→ OBJECTIVE: Print again only this span: the line with "obj.matrix_world = world", the line with "CHANNEL = 8.8", and all lines between them, exactly as given.

→ MATERIAL TO PROCESS:
———

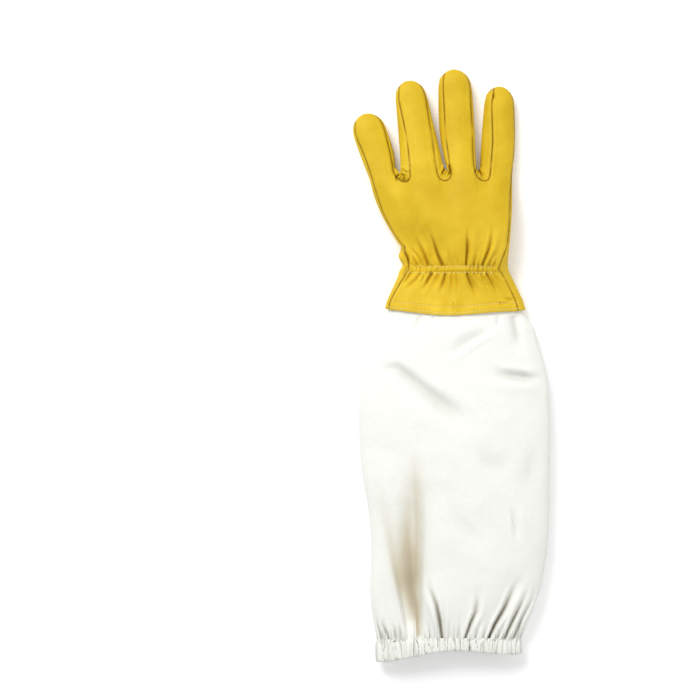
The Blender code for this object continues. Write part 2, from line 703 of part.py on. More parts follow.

———

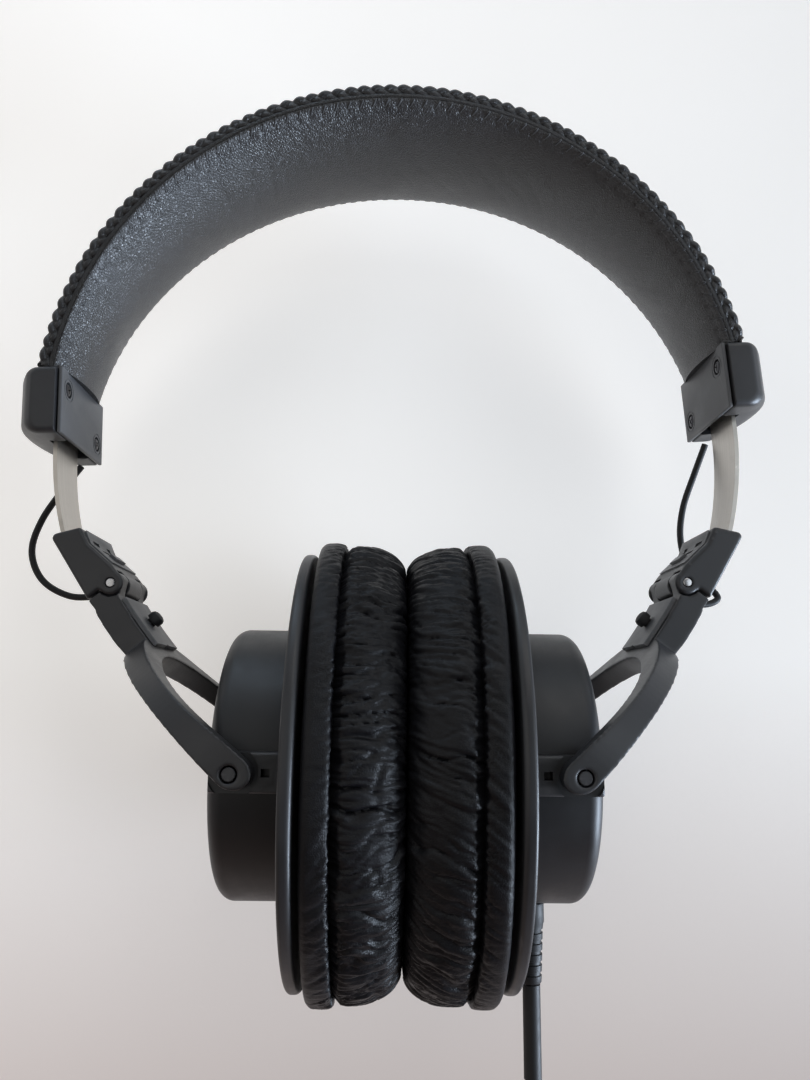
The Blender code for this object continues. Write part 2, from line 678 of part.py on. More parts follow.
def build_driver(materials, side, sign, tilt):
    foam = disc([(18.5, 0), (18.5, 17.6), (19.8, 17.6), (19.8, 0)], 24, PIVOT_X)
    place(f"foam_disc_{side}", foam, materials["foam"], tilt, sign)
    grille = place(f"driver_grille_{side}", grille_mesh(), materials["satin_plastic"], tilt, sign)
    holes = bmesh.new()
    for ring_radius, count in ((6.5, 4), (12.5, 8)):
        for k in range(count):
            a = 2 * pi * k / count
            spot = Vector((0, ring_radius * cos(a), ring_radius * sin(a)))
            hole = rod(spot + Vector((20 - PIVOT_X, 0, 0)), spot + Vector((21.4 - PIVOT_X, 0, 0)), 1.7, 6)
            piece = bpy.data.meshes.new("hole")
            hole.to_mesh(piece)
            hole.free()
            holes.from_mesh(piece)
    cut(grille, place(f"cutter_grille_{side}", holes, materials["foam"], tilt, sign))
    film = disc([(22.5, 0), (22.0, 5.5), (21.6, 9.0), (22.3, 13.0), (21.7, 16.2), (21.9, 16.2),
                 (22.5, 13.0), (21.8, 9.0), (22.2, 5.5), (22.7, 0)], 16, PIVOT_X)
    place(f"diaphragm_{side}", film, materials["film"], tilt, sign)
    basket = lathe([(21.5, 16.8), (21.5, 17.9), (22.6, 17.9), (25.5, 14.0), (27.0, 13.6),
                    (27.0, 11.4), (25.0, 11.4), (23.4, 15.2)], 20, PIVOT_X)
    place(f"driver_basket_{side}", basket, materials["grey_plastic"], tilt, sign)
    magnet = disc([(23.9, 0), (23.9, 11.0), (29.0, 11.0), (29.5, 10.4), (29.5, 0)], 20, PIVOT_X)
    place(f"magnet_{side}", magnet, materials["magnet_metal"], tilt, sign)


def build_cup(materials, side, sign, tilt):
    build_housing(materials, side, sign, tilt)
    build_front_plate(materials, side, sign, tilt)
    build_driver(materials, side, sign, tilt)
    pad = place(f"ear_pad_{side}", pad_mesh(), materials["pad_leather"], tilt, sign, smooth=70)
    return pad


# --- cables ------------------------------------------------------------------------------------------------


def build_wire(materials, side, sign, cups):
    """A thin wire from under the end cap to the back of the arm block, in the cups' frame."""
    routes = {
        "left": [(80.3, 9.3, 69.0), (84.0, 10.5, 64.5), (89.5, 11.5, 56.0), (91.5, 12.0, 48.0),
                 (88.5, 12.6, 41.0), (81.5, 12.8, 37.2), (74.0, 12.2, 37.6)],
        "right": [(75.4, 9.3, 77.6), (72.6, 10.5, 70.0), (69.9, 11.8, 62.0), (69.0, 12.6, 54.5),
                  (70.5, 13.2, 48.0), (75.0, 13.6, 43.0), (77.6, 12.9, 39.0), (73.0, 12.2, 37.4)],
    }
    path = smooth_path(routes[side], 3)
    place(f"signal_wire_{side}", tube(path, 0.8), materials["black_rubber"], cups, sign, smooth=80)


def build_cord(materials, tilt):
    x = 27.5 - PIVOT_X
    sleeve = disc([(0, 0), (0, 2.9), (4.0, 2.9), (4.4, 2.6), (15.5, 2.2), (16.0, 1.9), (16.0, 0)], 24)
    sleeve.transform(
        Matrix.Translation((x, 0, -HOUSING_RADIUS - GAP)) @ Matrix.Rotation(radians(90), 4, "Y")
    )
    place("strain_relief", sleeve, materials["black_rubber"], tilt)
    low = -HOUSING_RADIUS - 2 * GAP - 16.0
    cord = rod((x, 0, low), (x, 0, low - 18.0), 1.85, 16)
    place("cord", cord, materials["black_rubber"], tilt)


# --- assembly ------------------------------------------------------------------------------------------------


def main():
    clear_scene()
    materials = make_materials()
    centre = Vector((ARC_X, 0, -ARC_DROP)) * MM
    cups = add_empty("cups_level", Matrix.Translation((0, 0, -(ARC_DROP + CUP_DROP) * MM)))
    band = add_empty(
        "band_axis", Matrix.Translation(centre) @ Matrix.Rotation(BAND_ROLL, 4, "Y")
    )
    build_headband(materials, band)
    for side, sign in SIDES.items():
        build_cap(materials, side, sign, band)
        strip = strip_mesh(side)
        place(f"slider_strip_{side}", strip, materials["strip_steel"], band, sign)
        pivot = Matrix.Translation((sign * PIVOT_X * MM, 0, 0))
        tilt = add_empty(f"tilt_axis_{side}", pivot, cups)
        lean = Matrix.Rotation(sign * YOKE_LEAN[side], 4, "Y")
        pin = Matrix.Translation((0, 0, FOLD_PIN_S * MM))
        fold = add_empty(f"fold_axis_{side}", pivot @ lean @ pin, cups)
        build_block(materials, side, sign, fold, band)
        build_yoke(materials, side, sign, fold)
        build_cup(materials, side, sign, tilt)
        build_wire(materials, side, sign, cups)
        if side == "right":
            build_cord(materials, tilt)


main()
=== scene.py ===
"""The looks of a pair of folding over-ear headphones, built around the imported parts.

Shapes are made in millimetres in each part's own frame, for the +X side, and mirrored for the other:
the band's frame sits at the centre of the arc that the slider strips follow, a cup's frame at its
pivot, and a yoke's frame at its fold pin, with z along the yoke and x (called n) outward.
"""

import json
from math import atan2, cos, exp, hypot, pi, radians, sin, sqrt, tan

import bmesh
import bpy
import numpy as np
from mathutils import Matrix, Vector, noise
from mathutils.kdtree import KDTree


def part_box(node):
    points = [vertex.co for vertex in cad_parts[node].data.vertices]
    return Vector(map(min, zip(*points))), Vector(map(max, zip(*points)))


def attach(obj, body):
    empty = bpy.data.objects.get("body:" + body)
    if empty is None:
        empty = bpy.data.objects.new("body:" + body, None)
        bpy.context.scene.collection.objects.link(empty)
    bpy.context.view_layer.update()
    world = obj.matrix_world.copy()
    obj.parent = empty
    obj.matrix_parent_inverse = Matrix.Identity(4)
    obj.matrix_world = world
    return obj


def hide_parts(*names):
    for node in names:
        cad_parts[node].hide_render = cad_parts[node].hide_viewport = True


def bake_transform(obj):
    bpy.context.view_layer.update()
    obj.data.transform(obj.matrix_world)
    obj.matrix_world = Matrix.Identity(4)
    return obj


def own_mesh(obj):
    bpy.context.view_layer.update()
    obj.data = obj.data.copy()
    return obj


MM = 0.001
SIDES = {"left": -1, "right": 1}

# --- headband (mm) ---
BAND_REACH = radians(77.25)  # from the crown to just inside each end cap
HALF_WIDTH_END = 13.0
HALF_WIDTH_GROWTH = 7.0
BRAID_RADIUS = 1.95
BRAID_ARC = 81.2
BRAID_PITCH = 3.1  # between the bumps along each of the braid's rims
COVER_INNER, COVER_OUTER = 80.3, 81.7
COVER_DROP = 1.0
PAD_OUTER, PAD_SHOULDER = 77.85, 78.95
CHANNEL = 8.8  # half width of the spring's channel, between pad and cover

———

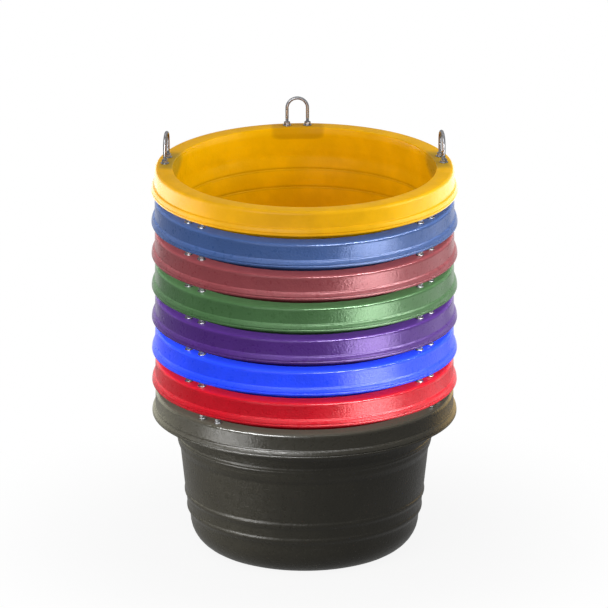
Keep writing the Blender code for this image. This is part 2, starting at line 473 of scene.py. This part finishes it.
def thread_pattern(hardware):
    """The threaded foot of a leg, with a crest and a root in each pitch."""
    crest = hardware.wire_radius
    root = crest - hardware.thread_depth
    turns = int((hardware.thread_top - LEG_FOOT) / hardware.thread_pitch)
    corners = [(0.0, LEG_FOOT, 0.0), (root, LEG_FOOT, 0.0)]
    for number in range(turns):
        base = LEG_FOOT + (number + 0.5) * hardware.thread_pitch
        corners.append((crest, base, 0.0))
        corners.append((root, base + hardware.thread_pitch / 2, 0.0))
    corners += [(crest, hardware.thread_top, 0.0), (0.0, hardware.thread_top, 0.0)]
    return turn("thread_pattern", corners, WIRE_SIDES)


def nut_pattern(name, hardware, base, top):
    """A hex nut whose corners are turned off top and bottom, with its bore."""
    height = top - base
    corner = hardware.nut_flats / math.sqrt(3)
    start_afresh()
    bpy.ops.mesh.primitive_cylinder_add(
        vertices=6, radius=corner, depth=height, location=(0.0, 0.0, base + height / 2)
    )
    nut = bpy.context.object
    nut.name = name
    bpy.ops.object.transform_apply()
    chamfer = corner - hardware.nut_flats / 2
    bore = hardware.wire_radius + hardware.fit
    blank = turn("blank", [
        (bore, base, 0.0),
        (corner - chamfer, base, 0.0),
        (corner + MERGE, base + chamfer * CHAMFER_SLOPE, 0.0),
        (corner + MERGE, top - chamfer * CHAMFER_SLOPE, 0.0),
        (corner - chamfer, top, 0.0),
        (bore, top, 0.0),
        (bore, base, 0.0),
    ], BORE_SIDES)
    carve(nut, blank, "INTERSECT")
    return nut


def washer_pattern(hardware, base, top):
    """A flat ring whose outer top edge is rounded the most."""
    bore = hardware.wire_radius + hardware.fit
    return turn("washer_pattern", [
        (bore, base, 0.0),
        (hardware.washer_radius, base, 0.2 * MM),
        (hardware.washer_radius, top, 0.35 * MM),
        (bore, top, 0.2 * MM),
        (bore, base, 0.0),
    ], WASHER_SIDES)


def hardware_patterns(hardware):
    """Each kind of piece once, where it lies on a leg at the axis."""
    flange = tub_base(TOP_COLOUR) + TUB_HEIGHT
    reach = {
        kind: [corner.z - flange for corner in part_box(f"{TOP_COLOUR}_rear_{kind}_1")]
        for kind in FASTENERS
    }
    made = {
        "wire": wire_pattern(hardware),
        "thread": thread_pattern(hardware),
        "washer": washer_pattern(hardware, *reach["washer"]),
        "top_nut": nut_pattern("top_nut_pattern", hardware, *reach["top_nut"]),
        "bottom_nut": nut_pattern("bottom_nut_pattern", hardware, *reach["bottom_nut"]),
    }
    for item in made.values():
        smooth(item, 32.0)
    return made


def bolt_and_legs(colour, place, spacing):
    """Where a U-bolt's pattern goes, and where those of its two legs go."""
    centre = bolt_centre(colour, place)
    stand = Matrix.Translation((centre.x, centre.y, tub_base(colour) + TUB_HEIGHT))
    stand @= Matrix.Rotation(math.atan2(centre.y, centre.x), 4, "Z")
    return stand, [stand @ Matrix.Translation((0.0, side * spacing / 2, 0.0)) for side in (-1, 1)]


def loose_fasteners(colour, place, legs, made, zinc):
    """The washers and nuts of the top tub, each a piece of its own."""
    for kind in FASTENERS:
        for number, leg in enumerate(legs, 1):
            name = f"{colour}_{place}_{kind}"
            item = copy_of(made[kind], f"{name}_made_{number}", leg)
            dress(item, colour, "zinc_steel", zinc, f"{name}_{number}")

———

→ OUTPUT:
    obj.matrix_world = world
    return obj


def hide_parts(*names):
    for node in names:
        cad_parts[node].hide_render = cad_parts[node].hide_viewport = True


def bake_transform(obj):
    bpy.context.view_layer.update()
    obj.data.transform(obj.matrix_world)
    obj.matrix_world = Matrix.Identity(4)
    return obj


def own_mesh(obj):
    bpy.context.view_layer.update()
    obj.data = obj.data.copy()
    return obj


MM = 0.001
SIDES = {"left": -1, "right": 1}

# --- headband (mm) ---
BAND_REACH = radians(77.25)  # from the crown to just inside each end cap
HALF_WIDTH_END = 13.0
HALF_WIDTH_GROWTH = 7.0
BRAID_RADIUS = 1.95
BRAID_ARC = 81.2
BRAID_PITCH = 3.1  # between the bumps along each of the braid's rims
COVER_INNER, COVER_OUTER = 80.3, 81.7
COVER_DROP = 1.0
PAD_OUTER, PAD_SHOULDER = 77.85, 78.95
CHANNEL = 8.8  # half width of the spring's channel, between pad and cover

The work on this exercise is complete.